■ **What you are asked to do**:
Take the line containing "for name, place" and every line after it in the data below, and print them exactly as given, with nothing else.

■ **Dataset extract**:
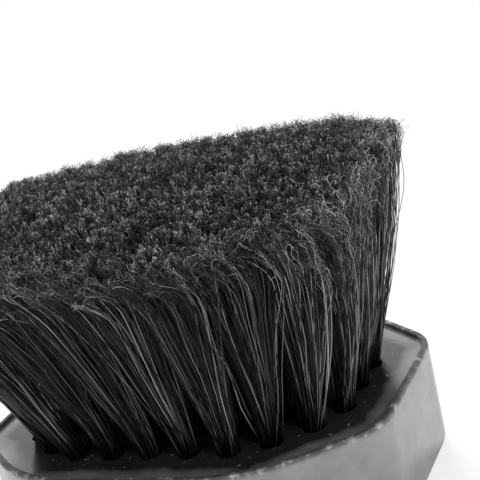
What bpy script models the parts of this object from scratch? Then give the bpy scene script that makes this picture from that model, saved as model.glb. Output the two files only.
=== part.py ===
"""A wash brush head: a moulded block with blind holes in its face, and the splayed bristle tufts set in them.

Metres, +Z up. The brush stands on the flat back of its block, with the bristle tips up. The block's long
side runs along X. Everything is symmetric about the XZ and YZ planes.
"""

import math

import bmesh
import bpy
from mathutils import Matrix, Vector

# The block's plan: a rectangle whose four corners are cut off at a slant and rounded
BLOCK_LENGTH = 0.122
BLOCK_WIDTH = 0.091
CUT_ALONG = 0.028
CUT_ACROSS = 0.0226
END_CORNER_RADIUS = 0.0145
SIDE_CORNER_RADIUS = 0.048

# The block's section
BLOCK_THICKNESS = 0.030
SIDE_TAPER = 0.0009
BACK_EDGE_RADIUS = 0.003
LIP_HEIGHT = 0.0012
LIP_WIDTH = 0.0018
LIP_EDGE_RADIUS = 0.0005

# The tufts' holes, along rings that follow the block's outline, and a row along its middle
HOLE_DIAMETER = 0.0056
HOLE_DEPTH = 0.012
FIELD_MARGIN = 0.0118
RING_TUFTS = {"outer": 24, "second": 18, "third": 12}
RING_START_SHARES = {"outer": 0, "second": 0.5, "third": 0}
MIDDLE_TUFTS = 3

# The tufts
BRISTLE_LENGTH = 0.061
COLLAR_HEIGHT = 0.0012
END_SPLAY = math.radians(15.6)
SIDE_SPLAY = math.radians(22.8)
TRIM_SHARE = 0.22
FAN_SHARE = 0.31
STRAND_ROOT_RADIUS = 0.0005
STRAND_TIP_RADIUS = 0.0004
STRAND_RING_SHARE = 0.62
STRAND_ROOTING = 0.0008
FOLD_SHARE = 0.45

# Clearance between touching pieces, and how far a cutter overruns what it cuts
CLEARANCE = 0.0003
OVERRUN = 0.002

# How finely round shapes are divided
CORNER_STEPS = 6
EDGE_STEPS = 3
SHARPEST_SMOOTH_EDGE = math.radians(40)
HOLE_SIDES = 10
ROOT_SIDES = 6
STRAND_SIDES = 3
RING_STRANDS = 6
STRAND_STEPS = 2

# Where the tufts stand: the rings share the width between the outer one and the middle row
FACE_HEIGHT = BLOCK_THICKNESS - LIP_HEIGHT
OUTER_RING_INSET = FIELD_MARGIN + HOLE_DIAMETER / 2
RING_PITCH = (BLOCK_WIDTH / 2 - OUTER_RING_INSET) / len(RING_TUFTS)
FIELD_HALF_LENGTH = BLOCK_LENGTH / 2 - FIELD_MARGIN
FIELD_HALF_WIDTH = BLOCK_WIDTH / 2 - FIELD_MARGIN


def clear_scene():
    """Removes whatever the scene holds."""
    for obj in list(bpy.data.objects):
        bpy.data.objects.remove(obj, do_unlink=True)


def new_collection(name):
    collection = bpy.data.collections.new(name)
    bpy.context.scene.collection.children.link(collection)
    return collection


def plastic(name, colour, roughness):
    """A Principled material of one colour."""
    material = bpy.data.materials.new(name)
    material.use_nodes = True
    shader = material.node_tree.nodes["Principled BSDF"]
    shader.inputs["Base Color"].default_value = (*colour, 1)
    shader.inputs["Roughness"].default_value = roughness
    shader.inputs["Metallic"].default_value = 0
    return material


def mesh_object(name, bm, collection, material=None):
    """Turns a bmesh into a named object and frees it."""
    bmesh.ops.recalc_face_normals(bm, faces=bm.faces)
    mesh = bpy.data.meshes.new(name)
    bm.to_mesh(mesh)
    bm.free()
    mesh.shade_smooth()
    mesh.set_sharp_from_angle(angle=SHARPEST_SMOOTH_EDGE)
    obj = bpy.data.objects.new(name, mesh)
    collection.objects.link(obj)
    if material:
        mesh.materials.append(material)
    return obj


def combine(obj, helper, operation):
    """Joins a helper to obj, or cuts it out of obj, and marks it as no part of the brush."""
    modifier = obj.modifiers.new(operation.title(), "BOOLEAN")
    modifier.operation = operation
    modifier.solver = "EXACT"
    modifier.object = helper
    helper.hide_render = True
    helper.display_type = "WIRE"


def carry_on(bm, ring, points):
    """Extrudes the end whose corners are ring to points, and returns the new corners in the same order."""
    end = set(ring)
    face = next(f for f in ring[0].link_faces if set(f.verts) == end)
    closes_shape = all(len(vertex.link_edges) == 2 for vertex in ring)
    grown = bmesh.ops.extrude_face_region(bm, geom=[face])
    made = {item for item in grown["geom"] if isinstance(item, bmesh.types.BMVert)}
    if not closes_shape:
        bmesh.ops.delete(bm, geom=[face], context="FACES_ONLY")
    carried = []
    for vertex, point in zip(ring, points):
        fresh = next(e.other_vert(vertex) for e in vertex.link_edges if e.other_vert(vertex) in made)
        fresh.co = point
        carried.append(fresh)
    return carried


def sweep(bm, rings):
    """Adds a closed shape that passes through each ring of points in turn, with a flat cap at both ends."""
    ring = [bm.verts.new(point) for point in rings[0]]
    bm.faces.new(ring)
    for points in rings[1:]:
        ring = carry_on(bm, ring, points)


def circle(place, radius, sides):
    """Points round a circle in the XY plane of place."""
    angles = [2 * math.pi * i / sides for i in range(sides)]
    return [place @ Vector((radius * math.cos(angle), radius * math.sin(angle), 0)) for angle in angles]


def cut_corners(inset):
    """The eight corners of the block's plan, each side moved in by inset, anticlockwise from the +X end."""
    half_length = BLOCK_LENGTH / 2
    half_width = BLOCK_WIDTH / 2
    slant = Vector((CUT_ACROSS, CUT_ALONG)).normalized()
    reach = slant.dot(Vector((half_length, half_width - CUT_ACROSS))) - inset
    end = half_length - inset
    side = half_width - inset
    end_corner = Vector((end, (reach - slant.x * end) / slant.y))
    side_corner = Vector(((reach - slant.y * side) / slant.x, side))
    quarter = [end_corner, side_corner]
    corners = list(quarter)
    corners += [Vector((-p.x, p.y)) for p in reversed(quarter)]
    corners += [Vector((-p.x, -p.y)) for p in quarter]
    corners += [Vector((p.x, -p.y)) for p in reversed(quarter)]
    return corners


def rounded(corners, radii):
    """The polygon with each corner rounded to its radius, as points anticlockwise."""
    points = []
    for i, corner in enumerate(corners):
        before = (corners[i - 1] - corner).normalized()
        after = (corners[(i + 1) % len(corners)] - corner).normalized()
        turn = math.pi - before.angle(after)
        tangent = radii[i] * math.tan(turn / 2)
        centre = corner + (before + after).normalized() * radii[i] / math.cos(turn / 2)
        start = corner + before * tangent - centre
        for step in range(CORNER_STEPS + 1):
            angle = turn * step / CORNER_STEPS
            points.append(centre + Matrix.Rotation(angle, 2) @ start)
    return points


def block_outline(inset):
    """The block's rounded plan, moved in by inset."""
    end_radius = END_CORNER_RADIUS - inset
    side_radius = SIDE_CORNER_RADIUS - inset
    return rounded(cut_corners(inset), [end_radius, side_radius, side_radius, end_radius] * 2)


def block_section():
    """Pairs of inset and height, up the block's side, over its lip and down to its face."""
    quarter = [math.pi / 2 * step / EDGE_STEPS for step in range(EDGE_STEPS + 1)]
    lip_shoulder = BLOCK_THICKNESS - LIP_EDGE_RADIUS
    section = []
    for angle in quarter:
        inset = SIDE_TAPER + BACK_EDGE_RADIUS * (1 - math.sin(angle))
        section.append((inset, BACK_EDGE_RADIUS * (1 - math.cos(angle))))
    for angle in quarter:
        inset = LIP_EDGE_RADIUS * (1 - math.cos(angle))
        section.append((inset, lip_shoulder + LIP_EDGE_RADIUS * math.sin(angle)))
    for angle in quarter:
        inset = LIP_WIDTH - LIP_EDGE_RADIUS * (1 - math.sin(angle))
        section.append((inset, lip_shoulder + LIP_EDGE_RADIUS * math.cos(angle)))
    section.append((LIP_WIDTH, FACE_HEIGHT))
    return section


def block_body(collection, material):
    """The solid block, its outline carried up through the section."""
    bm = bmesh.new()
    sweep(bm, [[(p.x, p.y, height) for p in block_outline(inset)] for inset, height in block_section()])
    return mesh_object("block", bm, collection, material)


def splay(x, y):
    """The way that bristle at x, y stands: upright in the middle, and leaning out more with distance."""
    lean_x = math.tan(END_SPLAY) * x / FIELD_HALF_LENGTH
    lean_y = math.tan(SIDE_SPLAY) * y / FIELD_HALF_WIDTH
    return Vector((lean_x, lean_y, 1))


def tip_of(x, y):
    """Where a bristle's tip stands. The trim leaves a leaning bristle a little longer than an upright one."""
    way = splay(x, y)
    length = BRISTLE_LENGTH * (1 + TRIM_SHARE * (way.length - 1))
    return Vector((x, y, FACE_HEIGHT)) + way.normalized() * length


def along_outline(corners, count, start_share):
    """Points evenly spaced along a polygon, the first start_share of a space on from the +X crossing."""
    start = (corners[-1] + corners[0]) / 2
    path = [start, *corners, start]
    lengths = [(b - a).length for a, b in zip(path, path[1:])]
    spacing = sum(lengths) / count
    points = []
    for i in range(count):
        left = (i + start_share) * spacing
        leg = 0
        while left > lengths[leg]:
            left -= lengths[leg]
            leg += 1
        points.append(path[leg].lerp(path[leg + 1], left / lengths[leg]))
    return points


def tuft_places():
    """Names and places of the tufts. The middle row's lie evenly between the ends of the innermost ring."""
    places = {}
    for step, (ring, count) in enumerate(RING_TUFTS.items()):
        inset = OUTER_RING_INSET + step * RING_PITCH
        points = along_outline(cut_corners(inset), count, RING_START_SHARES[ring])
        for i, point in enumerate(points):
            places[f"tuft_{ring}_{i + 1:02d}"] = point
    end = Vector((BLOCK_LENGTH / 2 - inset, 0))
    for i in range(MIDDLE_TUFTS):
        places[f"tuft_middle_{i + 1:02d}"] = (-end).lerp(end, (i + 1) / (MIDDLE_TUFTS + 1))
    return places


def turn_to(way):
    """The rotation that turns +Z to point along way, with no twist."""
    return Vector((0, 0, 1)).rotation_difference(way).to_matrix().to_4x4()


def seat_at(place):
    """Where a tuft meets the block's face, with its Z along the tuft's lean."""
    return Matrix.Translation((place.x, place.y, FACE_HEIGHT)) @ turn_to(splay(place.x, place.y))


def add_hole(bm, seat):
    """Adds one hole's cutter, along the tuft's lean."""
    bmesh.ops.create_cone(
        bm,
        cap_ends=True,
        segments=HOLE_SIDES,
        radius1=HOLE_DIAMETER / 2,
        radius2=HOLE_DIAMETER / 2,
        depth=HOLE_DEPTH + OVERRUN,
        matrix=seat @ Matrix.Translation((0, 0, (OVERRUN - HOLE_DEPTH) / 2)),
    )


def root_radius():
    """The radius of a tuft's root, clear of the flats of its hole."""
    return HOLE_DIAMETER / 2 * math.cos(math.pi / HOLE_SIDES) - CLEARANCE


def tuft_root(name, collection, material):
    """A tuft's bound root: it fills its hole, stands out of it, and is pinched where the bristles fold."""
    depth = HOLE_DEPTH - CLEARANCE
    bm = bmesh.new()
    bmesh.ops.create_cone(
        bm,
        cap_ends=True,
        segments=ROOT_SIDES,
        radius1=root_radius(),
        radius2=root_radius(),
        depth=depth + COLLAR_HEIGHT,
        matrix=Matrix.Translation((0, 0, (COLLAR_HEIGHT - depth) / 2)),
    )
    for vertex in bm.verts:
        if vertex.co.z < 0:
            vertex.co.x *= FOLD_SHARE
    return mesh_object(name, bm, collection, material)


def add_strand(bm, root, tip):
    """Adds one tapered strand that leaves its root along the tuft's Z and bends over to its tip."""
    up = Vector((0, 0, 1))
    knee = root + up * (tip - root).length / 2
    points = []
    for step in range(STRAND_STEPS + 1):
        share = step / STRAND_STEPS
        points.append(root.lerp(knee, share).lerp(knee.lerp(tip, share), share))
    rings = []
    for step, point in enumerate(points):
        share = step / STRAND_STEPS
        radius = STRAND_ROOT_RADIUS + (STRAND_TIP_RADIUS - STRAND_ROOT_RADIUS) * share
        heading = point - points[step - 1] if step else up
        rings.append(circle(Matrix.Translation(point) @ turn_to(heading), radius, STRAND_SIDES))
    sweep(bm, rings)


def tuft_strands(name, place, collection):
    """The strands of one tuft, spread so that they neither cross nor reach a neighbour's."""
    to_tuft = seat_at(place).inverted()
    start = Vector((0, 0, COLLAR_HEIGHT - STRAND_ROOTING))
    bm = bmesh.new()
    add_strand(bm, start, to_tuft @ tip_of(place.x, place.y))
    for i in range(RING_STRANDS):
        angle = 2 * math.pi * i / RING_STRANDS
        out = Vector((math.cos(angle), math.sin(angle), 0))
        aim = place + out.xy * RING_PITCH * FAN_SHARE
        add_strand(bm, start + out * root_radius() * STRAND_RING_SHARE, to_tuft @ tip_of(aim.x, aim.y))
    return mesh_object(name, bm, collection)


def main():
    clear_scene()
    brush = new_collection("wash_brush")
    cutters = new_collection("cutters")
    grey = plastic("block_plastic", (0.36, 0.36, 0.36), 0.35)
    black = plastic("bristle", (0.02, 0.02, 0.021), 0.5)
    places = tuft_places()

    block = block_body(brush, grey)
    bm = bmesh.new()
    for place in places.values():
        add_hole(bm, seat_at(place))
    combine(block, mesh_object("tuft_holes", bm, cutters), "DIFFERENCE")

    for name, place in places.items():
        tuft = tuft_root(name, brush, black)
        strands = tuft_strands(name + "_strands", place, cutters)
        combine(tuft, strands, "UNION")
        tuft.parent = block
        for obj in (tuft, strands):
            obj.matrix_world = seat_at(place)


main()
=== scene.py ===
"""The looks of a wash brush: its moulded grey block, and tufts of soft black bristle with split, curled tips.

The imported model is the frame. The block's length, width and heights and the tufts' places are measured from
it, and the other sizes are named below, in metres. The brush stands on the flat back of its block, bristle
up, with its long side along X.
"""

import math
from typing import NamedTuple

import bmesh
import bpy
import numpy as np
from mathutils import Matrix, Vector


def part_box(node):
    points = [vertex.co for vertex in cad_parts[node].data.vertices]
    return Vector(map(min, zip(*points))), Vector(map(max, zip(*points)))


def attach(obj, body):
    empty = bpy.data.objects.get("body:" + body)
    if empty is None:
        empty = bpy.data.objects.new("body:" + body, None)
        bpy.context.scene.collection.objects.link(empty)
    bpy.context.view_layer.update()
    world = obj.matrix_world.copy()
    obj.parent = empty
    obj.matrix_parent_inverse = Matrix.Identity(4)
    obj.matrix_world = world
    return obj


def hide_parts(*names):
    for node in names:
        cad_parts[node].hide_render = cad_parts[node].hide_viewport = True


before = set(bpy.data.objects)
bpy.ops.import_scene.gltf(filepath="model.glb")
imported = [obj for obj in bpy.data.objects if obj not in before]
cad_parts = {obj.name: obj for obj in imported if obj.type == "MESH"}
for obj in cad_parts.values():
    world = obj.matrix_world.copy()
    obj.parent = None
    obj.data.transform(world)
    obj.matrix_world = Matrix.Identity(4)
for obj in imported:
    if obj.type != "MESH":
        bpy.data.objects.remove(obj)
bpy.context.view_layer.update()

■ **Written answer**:
    for name, place in places.items():
        tuft = tuft_root(name, brush, black)
        strands = tuft_strands(name + "_strands", place, cutters)
        combine(tuft, strands, "UNION")
        tuft.parent = block
        for obj in (tuft, strands):
            obj.matrix_world = seat_at(place)


main()
=== scene.py ===
"""The looks of a wash brush: its moulded grey block, and tufts of soft black bristle with split, curled tips.

The imported model is the frame. The block's length, width and heights and the tufts' places are measured from
it, and the other sizes are named below, in metres. The brush stands on the flat back of its block, bristle
up, with its long side along X.
"""

import math
from typing import NamedTuple

import bmesh
import bpy
import numpy as np
from mathutils import Matrix, Vector


def part_box(node):
    points = [vertex.co for vertex in cad_parts[node].data.vertices]
    return Vector(map(min, zip(*points))), Vector(map(max, zip(*points)))


def attach(obj, body):
    empty = bpy.data.objects.get("body:" + body)
    if empty is None:
        empty = bpy.data.objects.new("body:" + body, None)
        bpy.context.scene.collection.objects.link(empty)
    bpy.context.view_layer.update()
    world = obj.matrix_world.copy()
    obj.parent = empty
    obj.matrix_parent_inverse = Matrix.Identity(4)
    obj.matrix_world = world
    return obj


def hide_parts(*names):
    for node in names:
        cad_parts[node].hide_render = cad_parts[node].hide_viewport = True


before = set(bpy.data.objects)
bpy.ops.import_scene.gltf(filepath="model.glb")
imported = [obj for obj in bpy.data.objects if obj not in before]
cad_parts = {obj.name: obj for obj in imported if obj.type == "MESH"}
for obj in cad_parts.values():
    world = obj.matrix_world.copy()
    obj.parent = None
    obj.data.transform(world)
    obj.matrix_world = Matrix.Identity(4)
for obj in imported:
    if obj.type != "MESH":
        bpy.data.objects.remove(obj)
bpy.context.view_layer.update()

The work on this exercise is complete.